» RECORDED INFORMATION
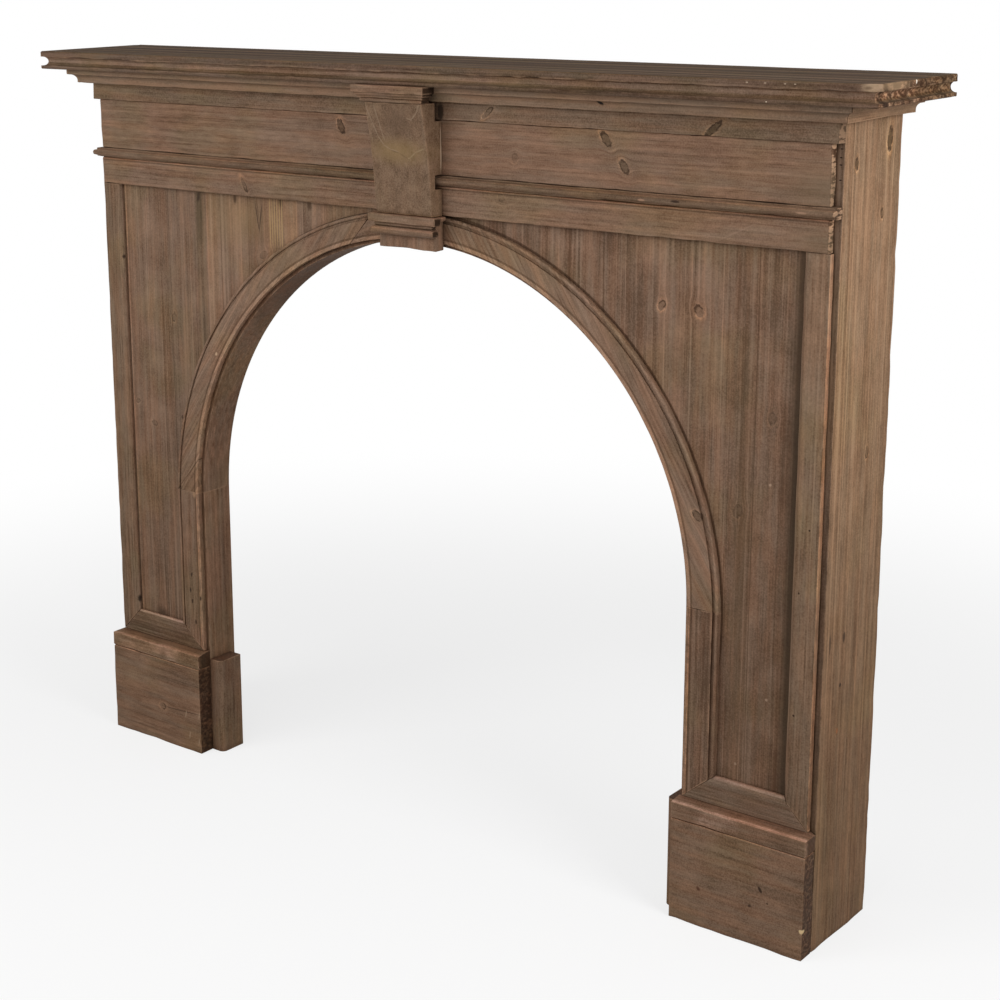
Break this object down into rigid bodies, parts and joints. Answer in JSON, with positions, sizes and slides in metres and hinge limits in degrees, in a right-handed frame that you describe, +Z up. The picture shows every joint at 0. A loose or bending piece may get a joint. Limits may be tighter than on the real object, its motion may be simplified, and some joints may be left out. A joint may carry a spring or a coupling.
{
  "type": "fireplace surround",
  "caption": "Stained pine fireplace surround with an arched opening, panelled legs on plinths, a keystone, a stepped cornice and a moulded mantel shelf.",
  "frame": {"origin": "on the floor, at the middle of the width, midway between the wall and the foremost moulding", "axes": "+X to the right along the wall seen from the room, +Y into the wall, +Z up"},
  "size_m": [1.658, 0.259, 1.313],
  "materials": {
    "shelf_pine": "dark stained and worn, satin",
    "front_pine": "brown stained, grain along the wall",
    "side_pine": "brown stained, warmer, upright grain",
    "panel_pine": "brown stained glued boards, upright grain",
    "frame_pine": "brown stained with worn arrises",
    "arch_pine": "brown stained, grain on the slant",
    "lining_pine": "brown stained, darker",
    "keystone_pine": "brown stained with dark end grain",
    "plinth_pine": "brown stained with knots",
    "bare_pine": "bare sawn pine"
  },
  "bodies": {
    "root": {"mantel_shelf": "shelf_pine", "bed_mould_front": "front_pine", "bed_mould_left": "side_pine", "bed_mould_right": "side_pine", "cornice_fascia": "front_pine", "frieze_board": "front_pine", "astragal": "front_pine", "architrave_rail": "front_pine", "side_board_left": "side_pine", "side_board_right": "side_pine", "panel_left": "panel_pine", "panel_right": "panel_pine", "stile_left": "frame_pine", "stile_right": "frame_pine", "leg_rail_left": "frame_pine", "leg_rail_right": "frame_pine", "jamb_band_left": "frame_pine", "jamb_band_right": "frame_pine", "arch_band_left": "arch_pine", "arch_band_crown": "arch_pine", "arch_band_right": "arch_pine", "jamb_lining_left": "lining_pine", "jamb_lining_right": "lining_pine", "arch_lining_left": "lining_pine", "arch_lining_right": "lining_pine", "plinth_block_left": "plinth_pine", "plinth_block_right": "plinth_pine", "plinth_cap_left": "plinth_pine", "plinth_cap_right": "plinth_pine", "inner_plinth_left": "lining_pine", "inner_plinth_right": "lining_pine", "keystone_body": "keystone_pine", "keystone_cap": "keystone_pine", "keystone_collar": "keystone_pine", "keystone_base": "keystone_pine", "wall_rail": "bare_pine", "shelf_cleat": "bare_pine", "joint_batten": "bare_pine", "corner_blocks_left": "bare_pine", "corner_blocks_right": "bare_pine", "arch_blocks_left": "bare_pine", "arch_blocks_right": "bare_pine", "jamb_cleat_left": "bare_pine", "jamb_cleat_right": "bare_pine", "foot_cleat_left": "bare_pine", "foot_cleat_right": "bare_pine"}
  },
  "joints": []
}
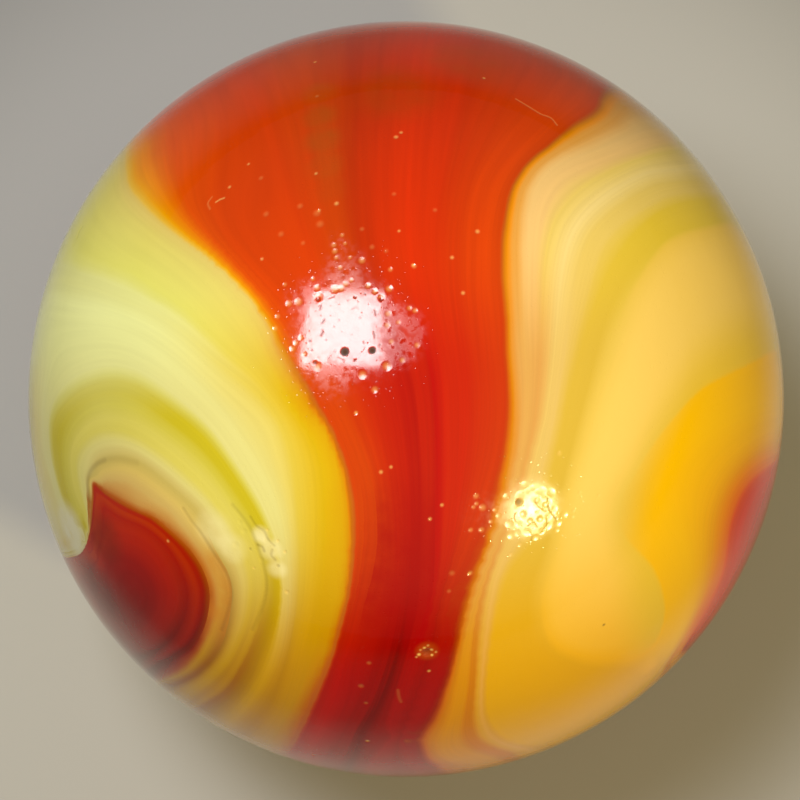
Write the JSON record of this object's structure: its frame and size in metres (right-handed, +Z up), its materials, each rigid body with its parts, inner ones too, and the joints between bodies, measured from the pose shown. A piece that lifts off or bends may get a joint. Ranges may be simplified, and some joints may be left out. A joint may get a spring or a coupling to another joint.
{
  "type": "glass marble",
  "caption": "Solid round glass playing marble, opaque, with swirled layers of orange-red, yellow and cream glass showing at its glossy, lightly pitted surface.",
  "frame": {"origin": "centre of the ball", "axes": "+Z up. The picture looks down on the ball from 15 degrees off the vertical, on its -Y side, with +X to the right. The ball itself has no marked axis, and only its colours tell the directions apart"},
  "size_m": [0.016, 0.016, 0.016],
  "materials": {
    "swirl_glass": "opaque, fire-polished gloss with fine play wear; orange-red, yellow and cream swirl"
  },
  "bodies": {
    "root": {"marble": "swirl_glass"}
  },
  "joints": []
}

» WHAT IS BEING ASKED
Repeat the material from above exactly, word for word.

» EXERCISE ANSWER
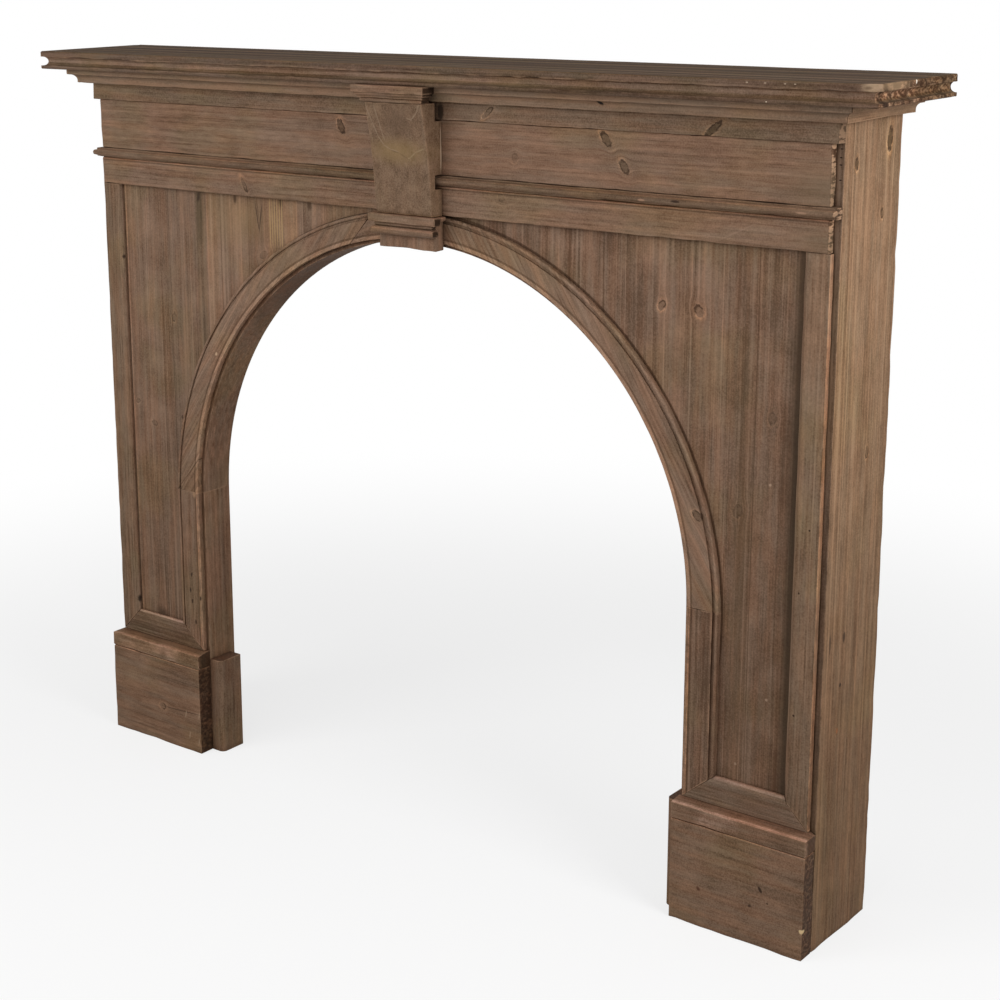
Break this object down into rigid bodies, parts and joints. Answer in JSON, with positions, sizes and slides in metres and hinge limits in degrees, in a right-handed frame that you describe, +Z up. The picture shows every joint at 0. A loose or bending piece may get a joint. Limits may be tighter than on the real object, its motion may be simplified, and some joints may be left out. A joint may carry a spring or a coupling.
{
  "type": "fireplace surround",
  "caption": "Stained pine fireplace surround with an arched opening, panelled legs on plinths, a keystone, a stepped cornice and a moulded mantel shelf.",
  "frame": {"origin": "on the floor, at the middle of the width, midway between the wall and the foremost moulding", "axes": "+X to the right along the wall seen from the room, +Y into the wall, +Z up"},
  "size_m": [1.658, 0.259, 1.313],
  "materials": {
    "shelf_pine": "dark stained and worn, satin",
    "front_pine": "brown stained, grain along the wall",
    "side_pine": "brown stained, warmer, upright grain",
    "panel_pine": "brown stained glued boards, upright grain",
    "frame_pine": "brown stained with worn arrises",
    "arch_pine": "brown stained, grain on the slant",
    "lining_pine": "brown stained, darker",
    "keystone_pine": "brown stained with dark end grain",
    "plinth_pine": "brown stained with knots",
    "bare_pine": "bare sawn pine"
  },
  "bodies": {
    "root": {"mantel_shelf": "shelf_pine", "bed_mould_front": "front_pine", "bed_mould_left": "side_pine", "bed_mould_right": "side_pine", "cornice_fascia": "front_pine", "frieze_board": "front_pine", "astragal": "front_pine", "architrave_rail": "front_pine", "side_board_left": "side_pine", "side_board_right": "side_pine", "panel_left": "panel_pine", "panel_right": "panel_pine", "stile_left": "frame_pine", "stile_right": "frame_pine", "leg_rail_left": "frame_pine", "leg_rail_right": "frame_pine", "jamb_band_left": "frame_pine", "jamb_band_right": "frame_pine", "arch_band_left": "arch_pine", "arch_band_crown": "arch_pine", "arch_band_right": "arch_pine", "jamb_lining_left": "lining_pine", "jamb_lining_right": "lining_pine", "arch_lining_left": "lining_pine", "arch_lining_right": "lining_pine", "plinth_block_left": "plinth_pine", "plinth_block_right": "plinth_pine", "plinth_cap_left": "plinth_pine", "plinth_cap_right": "plinth_pine", "inner_plinth_left": "lining_pine", "inner_plinth_right": "lining_pine", "keystone_body": "keystone_pine", "keystone_cap": "keystone_pine", "keystone_collar": "keystone_pine", "keystone_base": "keystone_pine", "wall_rail": "bare_pine", "shelf_cleat": "bare_pine", "joint_batten": "bare_pine", "corner_blocks_left": "bare_pine", "corner_blocks_right": "bare_pine", "arch_blocks_left": "bare_pine", "arch_blocks_right": "bare_pine", "jamb_cleat_left": "bare_pine", "jamb_cleat_right": "bare_pine", "foot_cleat_left": "bare_pine", "foot_cleat_right": "bare_pine"}
  },
  "joints": []
}
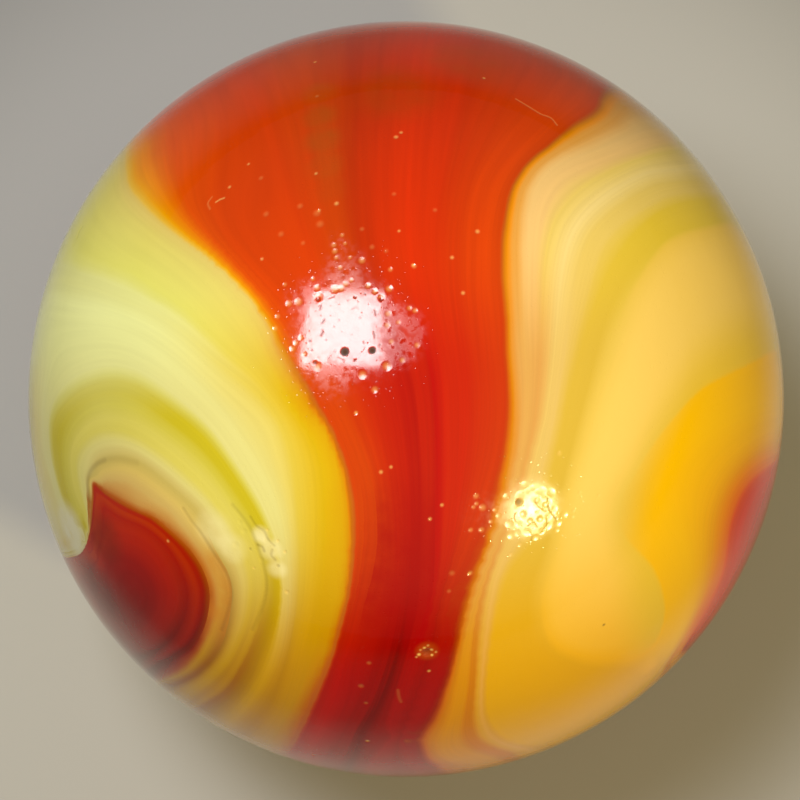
Write the JSON record of this object's structure: its frame and size in metres (right-handed, +Z up), its materials, each rigid body with its parts, inner ones too, and the joints between bodies, measured from the pose shown. A piece that lifts off or bends may get a joint. Ranges may be simplified, and some joints may be left out. A joint may get a spring or a coupling to another joint.
{
  "type": "glass marble",
  "caption": "Solid round glass playing marble, opaque, with swirled layers of orange-red, yellow and cream glass showing at its glossy, lightly pitted surface.",
  "frame": {"origin": "centre of the ball", "axes": "+Z up. The picture looks down on the ball from 15 degrees off the vertical, on its -Y side, with +X to the right. The ball itself has no marked axis, and only its colours tell the directions apart"},
  "size_m": [0.016, 0.016, 0.016],
  "materials": {
    "swirl_glass": "opaque, fire-polished gloss with fine play wear; orange-red, yellow and cream swirl"
  },
  "bodies": {
    "root": {"marble": "swirl_glass"}
  },
  "joints": []
}